Begin at the first line and end at the line containing "# 1, which picks its colour.". Extract exactly those lines.
============
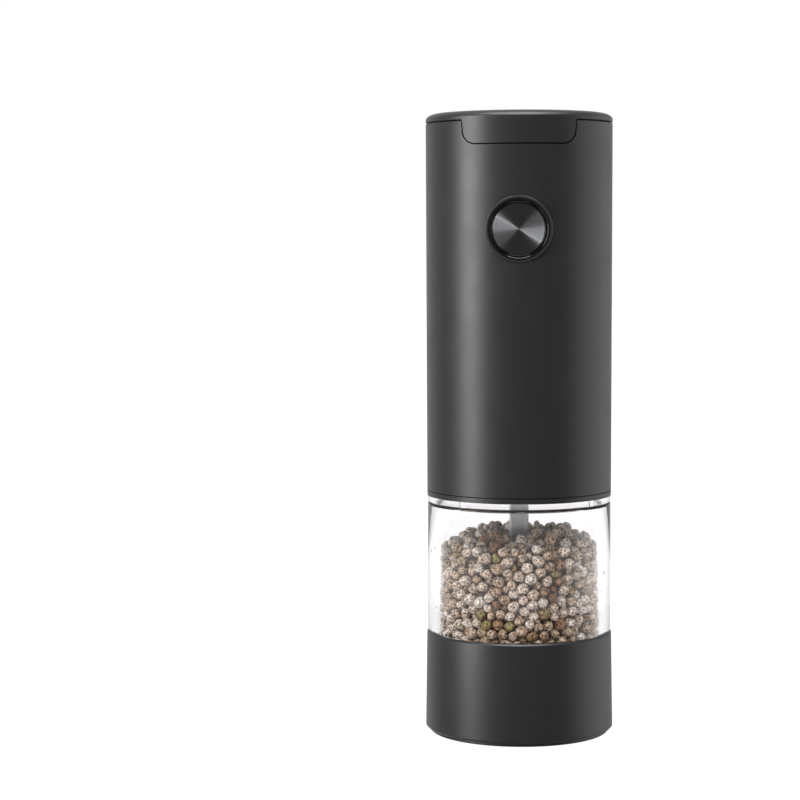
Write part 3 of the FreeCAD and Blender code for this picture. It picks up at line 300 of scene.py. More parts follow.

# %% [markdown]
# ## Peppercorn husk
# A black peppercorn is a dried berry. Its skin shrinks on the seed and folds into a net of ridges. The ridges
# show the corn's colour, and the folds are painted nearly black as painted shade. Distance-to-edge Voronoi
# cells, bent by noise, draw that net at its real size of about 1 mm. Each corn carries its own number from 0 to
# 1, which picks its colour.

# %% Peppercorn husk
def peppercorn_husk():
    material, tree, shader, place = blank("dried_peppercorn_husk")
    wobble = add(tree, "ShaderNodeTexNoise", Vector=place, Scale=per_mm(1.0), Detail=2.0)
    bent = add(tree, "ShaderNodeVectorMath", {"operation": "MULTIPLY_ADD"}, _0=wobble.outputs["Color"],
               _1=(0.0016, 0.0016, 0.0016), _2=place)
    net = add(tree, "ShaderNodeTexVoronoi", {"feature": "DISTANCE_TO_EDGE"}, Vector=bent.outputs["Vector"],
              Scale=per_mm(0.88))
    ridge = add(tree, "ShaderNodeMapRange", {"interpolation_type": "SMOOTHSTEP"}, Value=net.outputs["Distance"],
                From_Min=0.03, From_Max=0.26, To_Min=1.0, To_Max=0.0)
    grit = add(tree, "ShaderNodeTexNoise", Vector=place, Scale=per_mm(0.45), Detail=3.0)
    own = add(tree, "ShaderNodeAttribute", {"attribute_name": "corn_pick"})
    lit = add(tree, "ShaderNodeValToRGB", Fac=own.outputs["Fac"])
    fold_shade = add(tree, "ShaderNodeValToRGB", Fac=own.outputs["Fac"])
    # the second list is painted shade: the same corn colours darkened for the folds
    ridge_stops = [(0.0, "#8a6040"), (0.22, "#b08a68"), (0.245, "#aca268"), (0.27, "#c0a284"), (0.5, "#dcc4ac"),
                   (0.75, "#efdfce"), (1.0, "#faf2ea")]
    fold_shade_stops = [(0.0, "#1c0f08"), (0.22, "#2c1a10"), (0.245, "#332b14"), (0.27, "#382418"), (0.5, "#4c3628"),
                  (0.75, "#6a5444"), (1.0, "#8c7a6c")]
    for ramp, stops in ((lit, ridge_stops), (fold_shade, fold_shade_stops)):
        while len(ramp.color_ramp.elements) < len(stops):
            ramp.color_ramp.elements.new(0.5)
        for element, (at, code) in zip(ramp.color_ramp.elements, stops):
            element.position = at
            element.color = colour(code)
    speck = add(tree, "ShaderNodeMapRange", Value=grit.outputs["Fac"], From_Min=0.32, From_Max=0.68,
                To_Min=-0.45, To_Max=0.45)
    blend = add(tree, "ShaderNodeMath", {"operation": "ADD", "use_clamp": True}, _0=ridge.outputs["Result"],
                _1=speck.outputs["Result"])
    # painted shade: the mix darkens the folds, and the ridges keep the corn's own colour
    skin = add(tree, "ShaderNodeMix", {"data_type": "RGBA"}, _0=blend.outputs["Value"],
               _6=fold_shade.outputs["Color"], _7=lit.outputs["Color"])
    height = add(tree, "ShaderNodeMath", {"operation": "MULTIPLY_ADD"}, _0=grit.outputs["Fac"], _1=0.5,
                 _2=ridge.outputs["Result"])
    bump = add(tree, "ShaderNodeBump", Strength=1.0, Distance=0.3 * MM, Height=height.outputs["Value"])
    feed(tree, shader, Base_Color=skin.outputs[2], Normal=bump.outputs["Normal"])
    shader.inputs["Roughness"].default_value = 0.36
    return material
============
The reply =
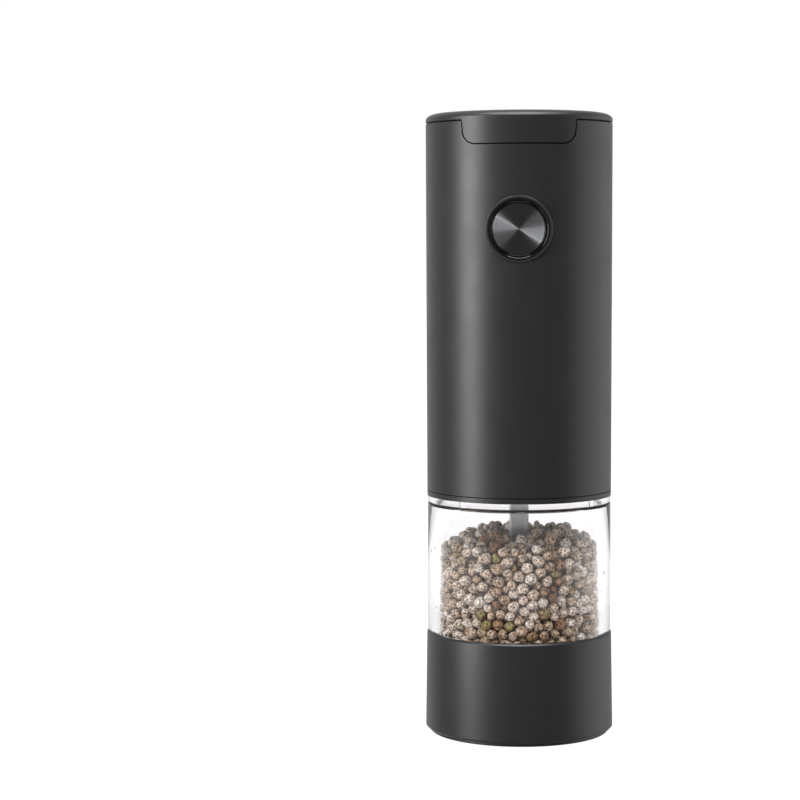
Write part 3 of the FreeCAD and Blender code for this picture. It picks up at line 300 of scene.py. More parts follow.

# %% [markdown]
# ## Peppercorn husk
# A black peppercorn is a dried berry. Its skin shrinks on the seed and folds into a net of ridges. The ridges
# show the corn's colour, and the folds are painted nearly black as painted shade. Distance-to-edge Voronoi
# cells, bent by noise, draw that net at its real size of about 1 mm. Each corn carries its own number from 0 to
# 1, which picks its colour.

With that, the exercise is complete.